## INSTRUCTIONS FOR THE TASK:
Everything in the listing should be restated word for word.

####################

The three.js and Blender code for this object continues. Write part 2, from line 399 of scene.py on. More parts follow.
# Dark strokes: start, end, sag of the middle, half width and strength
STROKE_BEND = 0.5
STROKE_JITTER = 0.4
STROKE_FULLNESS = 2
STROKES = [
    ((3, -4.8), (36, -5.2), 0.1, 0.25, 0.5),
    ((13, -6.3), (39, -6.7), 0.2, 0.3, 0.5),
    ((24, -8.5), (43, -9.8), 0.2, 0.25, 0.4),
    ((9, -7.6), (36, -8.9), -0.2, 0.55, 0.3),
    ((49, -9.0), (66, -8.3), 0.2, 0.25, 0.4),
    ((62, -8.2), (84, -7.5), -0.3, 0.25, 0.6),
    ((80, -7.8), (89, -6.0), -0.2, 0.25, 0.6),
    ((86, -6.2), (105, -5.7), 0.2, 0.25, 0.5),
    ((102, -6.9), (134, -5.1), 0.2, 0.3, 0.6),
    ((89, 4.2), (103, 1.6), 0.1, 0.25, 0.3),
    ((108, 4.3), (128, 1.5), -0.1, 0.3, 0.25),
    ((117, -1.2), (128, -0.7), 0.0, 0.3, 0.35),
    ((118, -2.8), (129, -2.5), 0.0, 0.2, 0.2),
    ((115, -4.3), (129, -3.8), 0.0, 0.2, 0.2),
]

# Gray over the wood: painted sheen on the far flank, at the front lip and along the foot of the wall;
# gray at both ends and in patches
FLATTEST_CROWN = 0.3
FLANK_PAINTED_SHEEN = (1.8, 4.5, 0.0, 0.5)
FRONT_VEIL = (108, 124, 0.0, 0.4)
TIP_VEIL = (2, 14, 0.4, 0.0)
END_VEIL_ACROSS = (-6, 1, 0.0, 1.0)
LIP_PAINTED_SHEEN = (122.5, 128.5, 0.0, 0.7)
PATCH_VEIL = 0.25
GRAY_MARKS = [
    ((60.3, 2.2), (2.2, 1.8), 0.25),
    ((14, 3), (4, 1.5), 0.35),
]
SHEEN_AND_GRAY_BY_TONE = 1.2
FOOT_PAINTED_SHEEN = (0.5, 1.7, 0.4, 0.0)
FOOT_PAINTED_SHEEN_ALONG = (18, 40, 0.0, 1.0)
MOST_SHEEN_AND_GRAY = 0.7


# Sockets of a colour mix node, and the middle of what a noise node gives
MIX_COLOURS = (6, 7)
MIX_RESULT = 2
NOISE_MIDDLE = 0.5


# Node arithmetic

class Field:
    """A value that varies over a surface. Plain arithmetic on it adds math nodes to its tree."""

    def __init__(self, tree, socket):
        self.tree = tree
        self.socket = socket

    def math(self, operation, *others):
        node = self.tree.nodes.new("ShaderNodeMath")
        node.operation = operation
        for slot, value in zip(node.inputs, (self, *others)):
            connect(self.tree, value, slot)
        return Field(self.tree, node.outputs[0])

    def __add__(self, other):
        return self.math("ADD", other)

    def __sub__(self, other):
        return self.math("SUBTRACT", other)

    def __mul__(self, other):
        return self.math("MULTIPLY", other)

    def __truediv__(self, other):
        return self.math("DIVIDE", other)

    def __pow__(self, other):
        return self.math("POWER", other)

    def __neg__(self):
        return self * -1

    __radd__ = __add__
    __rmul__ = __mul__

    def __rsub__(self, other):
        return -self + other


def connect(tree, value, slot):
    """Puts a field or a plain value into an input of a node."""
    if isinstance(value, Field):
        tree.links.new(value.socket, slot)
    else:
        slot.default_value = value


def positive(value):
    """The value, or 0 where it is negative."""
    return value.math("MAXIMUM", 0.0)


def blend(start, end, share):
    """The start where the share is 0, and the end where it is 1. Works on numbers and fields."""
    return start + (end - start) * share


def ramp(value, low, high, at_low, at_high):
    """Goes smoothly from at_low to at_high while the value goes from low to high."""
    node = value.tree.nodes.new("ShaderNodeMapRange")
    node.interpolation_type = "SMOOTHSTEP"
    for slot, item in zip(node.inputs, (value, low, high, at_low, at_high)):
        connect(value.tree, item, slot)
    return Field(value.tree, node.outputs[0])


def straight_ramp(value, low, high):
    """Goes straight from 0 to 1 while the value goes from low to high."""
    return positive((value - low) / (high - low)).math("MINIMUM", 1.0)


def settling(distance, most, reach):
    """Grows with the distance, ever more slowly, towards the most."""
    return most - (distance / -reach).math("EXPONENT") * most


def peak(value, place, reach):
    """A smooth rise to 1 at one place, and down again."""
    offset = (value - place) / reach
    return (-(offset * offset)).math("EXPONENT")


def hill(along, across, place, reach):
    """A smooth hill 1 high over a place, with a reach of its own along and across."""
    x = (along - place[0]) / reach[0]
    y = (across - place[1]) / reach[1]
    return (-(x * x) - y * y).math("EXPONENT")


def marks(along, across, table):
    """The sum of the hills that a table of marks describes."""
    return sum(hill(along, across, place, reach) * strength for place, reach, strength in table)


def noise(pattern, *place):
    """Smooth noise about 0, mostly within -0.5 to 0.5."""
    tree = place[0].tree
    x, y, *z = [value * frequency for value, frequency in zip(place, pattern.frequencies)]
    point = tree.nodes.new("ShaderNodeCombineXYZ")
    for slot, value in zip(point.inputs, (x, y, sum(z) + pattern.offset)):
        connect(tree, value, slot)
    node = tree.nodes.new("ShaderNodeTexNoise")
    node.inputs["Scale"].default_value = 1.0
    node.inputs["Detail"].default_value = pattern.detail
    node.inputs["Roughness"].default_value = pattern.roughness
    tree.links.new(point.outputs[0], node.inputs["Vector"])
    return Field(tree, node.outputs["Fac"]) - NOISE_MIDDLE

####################

## FINISHED EXERCISE:
The three.js and Blender code for this object continues. Write part 2, from line 399 of scene.py on. More parts follow.
# Dark strokes: start, end, sag of the middle, half width and strength
STROKE_BEND = 0.5
STROKE_JITTER = 0.4
STROKE_FULLNESS = 2
STROKES = [
    ((3, -4.8), (36, -5.2), 0.1, 0.25, 0.5),
    ((13, -6.3), (39, -6.7), 0.2, 0.3, 0.5),
    ((24, -8.5), (43, -9.8), 0.2, 0.25, 0.4),
    ((9, -7.6), (36, -8.9), -0.2, 0.55, 0.3),
    ((49, -9.0), (66, -8.3), 0.2, 0.25, 0.4),
    ((62, -8.2), (84, -7.5), -0.3, 0.25, 0.6),
    ((80, -7.8), (89, -6.0), -0.2, 0.25, 0.6),
    ((86, -6.2), (105, -5.7), 0.2, 0.25, 0.5),
    ((102, -6.9), (134, -5.1), 0.2, 0.3, 0.6),
    ((89, 4.2), (103, 1.6), 0.1, 0.25, 0.3),
    ((108, 4.3), (128, 1.5), -0.1, 0.3, 0.25),
    ((117, -1.2), (128, -0.7), 0.0, 0.3, 0.35),
    ((118, -2.8), (129, -2.5), 0.0, 0.2, 0.2),
    ((115, -4.3), (129, -3.8), 0.0, 0.2, 0.2),
]

# Gray over the wood: painted sheen on the far flank, at the front lip and along the foot of the wall;
# gray at both ends and in patches
FLATTEST_CROWN = 0.3
FLANK_PAINTED_SHEEN = (1.8, 4.5, 0.0, 0.5)
FRONT_VEIL = (108, 124, 0.0, 0.4)
TIP_VEIL = (2, 14, 0.4, 0.0)
END_VEIL_ACROSS = (-6, 1, 0.0, 1.0)
LIP_PAINTED_SHEEN = (122.5, 128.5, 0.0, 0.7)
PATCH_VEIL = 0.25
GRAY_MARKS = [
    ((60.3, 2.2), (2.2, 1.8), 0.25),
    ((14, 3), (4, 1.5), 0.35),
]
SHEEN_AND_GRAY_BY_TONE = 1.2
FOOT_PAINTED_SHEEN = (0.5, 1.7, 0.4, 0.0)
FOOT_PAINTED_SHEEN_ALONG = (18, 40, 0.0, 1.0)
MOST_SHEEN_AND_GRAY = 0.7


# Sockets of a colour mix node, and the middle of what a noise node gives
MIX_COLOURS = (6, 7)
MIX_RESULT = 2
NOISE_MIDDLE = 0.5


# Node arithmetic

class Field:
    """A value that varies over a surface. Plain arithmetic on it adds math nodes to its tree."""

    def __init__(self, tree, socket):
        self.tree = tree
        self.socket = socket

    def math(self, operation, *others):
        node = self.tree.nodes.new("ShaderNodeMath")
        node.operation = operation
        for slot, value in zip(node.inputs, (self, *others)):
            connect(self.tree, value, slot)
        return Field(self.tree, node.outputs[0])

    def __add__(self, other):
        return self.math("ADD", other)

    def __sub__(self, other):
        return self.math("SUBTRACT", other)

    def __mul__(self, other):
        return self.math("MULTIPLY", other)

    def __truediv__(self, other):
        return self.math("DIVIDE", other)

    def __pow__(self, other):
        return self.math("POWER", other)

    def __neg__(self):
        return self * -1

    __radd__ = __add__
    __rmul__ = __mul__

    def __rsub__(self, other):
        return -self + other


def connect(tree, value, slot):
    """Puts a field or a plain value into an input of a node."""
    if isinstance(value, Field):
        tree.links.new(value.socket, slot)
    else:
        slot.default_value = value


def positive(value):
    """The value, or 0 where it is negative."""
    return value.math("MAXIMUM", 0.0)


def blend(start, end, share):
    """The start where the share is 0, and the end where it is 1. Works on numbers and fields."""
    return start + (end - start) * share


def ramp(value, low, high, at_low, at_high):
    """Goes smoothly from at_low to at_high while the value goes from low to high."""
    node = value.tree.nodes.new("ShaderNodeMapRange")
    node.interpolation_type = "SMOOTHSTEP"
    for slot, item in zip(node.inputs, (value, low, high, at_low, at_high)):
        connect(value.tree, item, slot)
    return Field(value.tree, node.outputs[0])


def straight_ramp(value, low, high):
    """Goes straight from 0 to 1 while the value goes from low to high."""
    return positive((value - low) / (high - low)).math("MINIMUM", 1.0)


def settling(distance, most, reach):
    """Grows with the distance, ever more slowly, towards the most."""
    return most - (distance / -reach).math("EXPONENT") * most


def peak(value, place, reach):
    """A smooth rise to 1 at one place, and down again."""
    offset = (value - place) / reach
    return (-(offset * offset)).math("EXPONENT")


def hill(along, across, place, reach):
    """A smooth hill 1 high over a place, with a reach of its own along and across."""
    x = (along - place[0]) / reach[0]
    y = (across - place[1]) / reach[1]
    return (-(x * x) - y * y).math("EXPONENT")


def marks(along, across, table):
    """The sum of the hills that a table of marks describes."""
    return sum(hill(along, across, place, reach) * strength for place, reach, strength in table)


def noise(pattern, *place):
    """Smooth noise about 0, mostly within -0.5 to 0.5."""
    tree = place[0].tree
    x, y, *z = [value * frequency for value, frequency in zip(place, pattern.frequencies)]
    point = tree.nodes.new("ShaderNodeCombineXYZ")
    for slot, value in zip(point.inputs, (x, y, sum(z) + pattern.offset)):
        connect(tree, value, slot)
    node = tree.nodes.new("ShaderNodeTexNoise")
    node.inputs["Scale"].default_value = 1.0
    node.inputs["Detail"].default_value = pattern.detail
    node.inputs["Roughness"].default_value = pattern.roughness
    tree.links.new(point.outputs[0], node.inputs["Vector"])
    return Field(tree, node.outputs["Fac"]) - NOISE_MIDDLE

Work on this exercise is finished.